In its inaugural quarterly results post-listing, Lenskart Solutions Ltd. showcased robust financial health. The company reported a significant 21% year-on-year increase in revenue. Earnings Before Interest, Taxes, Depreciation, and Amortization (EBITDA) saw a substantial surge of 45%. Delving deeper, the India business contributed a healthy 13% growth, while international operations demonstrated even stronger expansion, growing by 33% compared to the previous year.

Expansion Plans and Market Dynamics

Looking ahead, Lenskart Solutions Ltd. anticipates continued improvement in both revenue and EBITDA for the third quarter. The company has ambitious plans for expansion, targeting the addition of more than 450 net new stores across India.
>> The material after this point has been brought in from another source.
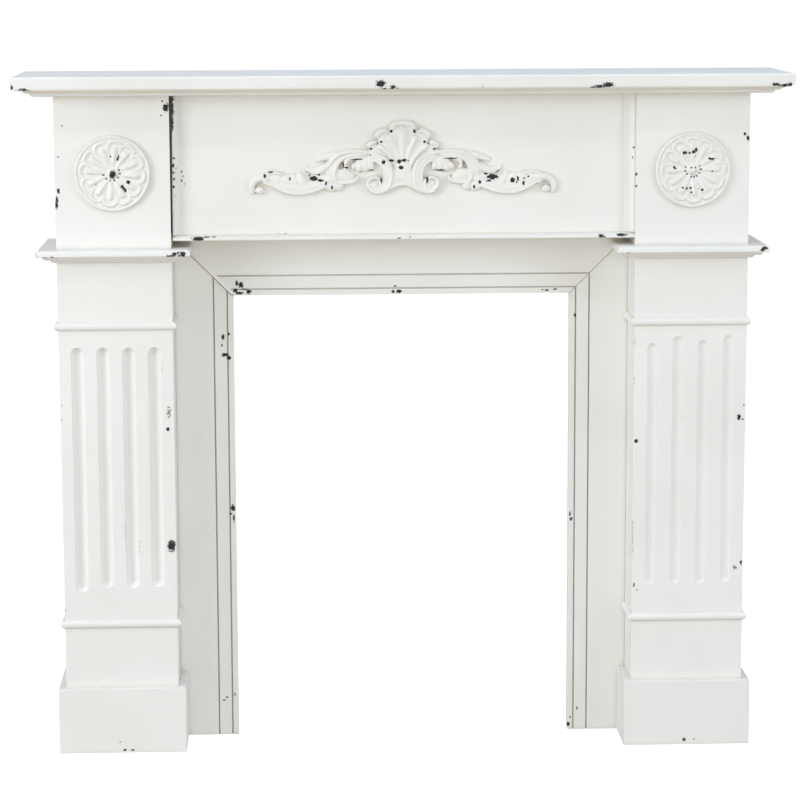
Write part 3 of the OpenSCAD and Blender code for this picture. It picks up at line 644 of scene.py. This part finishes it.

This aggressive store rollout strategy underscores its commitment to consolidating its domestic market position and capturing further growth.

Adding a layer of market consideration, Lenskart Solutions Ltd. recently saw its one-month shareholder lock-in period conclude on December 8. Approximately 40.7 million shares, representing about 2% of the company's outstanding shares, became eligible for trading. While the end of the lock-in period signifies eligibility, it does not guarantee that all these shares will be immediately sold in the open market. Nonetheless, the potential for increased supply can influence stock price movements.

Market Reaction and Current Standing

Shares of Lenskart Solutions Ltd. closed Friday's session marginally higher at ₹406, marking a slight increase of 0.012%. The stock is currently trading just above its IPO price of ₹402 per share. The combined effect of brokerage initiation, solid financial results, and the end of the lock-in period will be closely watched by investors in the upcoming trading sessions.

Impact

This news is expected to create volatility in Lenskart Solutions Ltd.'s stock price as the market digests the differing analyst views and potential share supply. It also influences investor sentiment towards other newly listed companies in the consumer discretionary space. The company's ability to meet its ambitious growth targets will be crucial for its long-term stock performance.
Impact Rating: 7/10

Difficult Terms Explained

  • Initiated Coverage: When a financial analyst or brokerage firm begins to research and publish reports on a company's stock for the first time.
  • Equalweight Rating: An investment rating that suggests the stock is expected to perform in line with the overall market or its sector. It is a neutral stance, similar to a 'Hold' rating.
  • Price Target: An analyst's projection of a stock's future price, typically over a 12-month period.
  • Upside: The potential percentage increase in a stock's price from its current level to its target price.
  • Post Listing High: The highest price a stock has reached since it began trading on the stock exchange after its IPO.
  • Differentiated Play: An investment that stands out from others due to unique characteristics, business model, or market position.
  • Macro Headwinds: Broad economic challenges such as inflation, recession, or interest rate hikes that can negatively affect businesses and markets.
  • Fully Integrated Business Model: A business structure where a company controls multiple stages of its value chain, from manufacturing to distribution and retail.
  • Fairly Valued: A stock price that accurately reflects the company's intrinsic worth and future prospects, with little expectation of significant short-term price movement.
  • EBITDA: Earnings Before Interest, Taxes, Depreciation, and Amortization. It is a measure of a company's operating performance, excluding financing and accounting decisions.
  • Shareholder Lock-in Period: A period during which existing shareholders, often early investors or founders, are restricted from selling their shares after an IPO.
  • Outstanding Shares: The total number of shares of a company that are currently held by all its shareholders, including insider holdings and shares held by institutional investors.